2.1 Dentadas e Drama
George A. Romero com o Grande Prémio Honorífico de Sitges.
Uma das primeiras sessões a que assisti foi aquela onde George A. Romero seria homenageado pela sua carreira, recebendo o Gran Premi Honorífic do festival, antes da projecção de «Diary of the Dead». Romero disse que se tratava de um filme feito com muito baixo orçamento, não esperando mostrá-lo numa sala com a dimensão do Auditori.

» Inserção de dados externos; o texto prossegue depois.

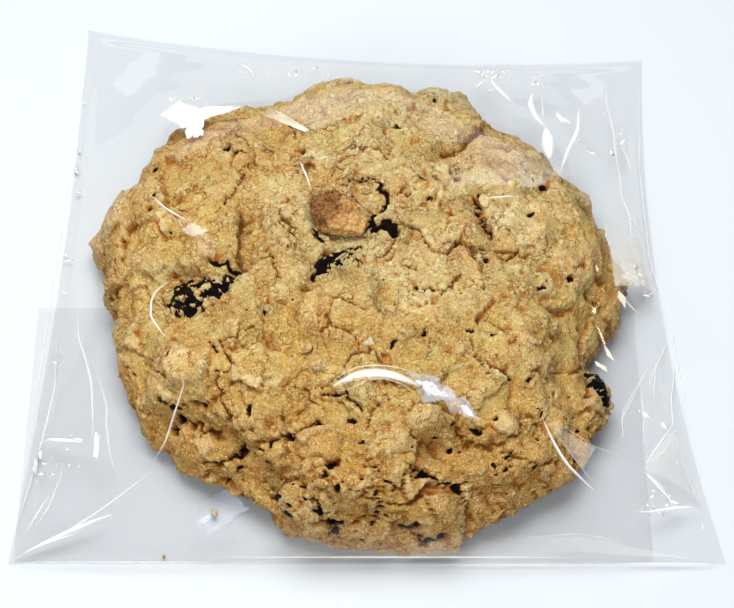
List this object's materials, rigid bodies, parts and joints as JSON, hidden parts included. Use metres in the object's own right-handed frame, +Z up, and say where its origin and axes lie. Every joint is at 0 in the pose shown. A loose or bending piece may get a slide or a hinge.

«George Romero's Diary of the Dead» tem tudo para dividir as reacções dos fãs dos filmes de zombies de Romero: é mais do mesmo, mas diferente. Ou seja, temos as mesmas preocupações sociais, a mesma crítica ao poder político e à sociedade, com actualizações para a era Bush e dos reality shows. O formato é o de um documentário falso, que um grupo de jovens estudantes de cinema leva a cabo, quando surge uma epidemia de mortos vivos, com a intenção de registar o possível fim da humanidade para que os eventuais sobreviventes tenham acesso ao documento histórico. Romero tem a experiência no género (e no comentário), apesar de ter admitido no Q&A, a responder a uma pergunta de Pedro Souto (MOTELx), que não estava de todo à vontade com as “novas tecnologias” ou com o vídeo digital.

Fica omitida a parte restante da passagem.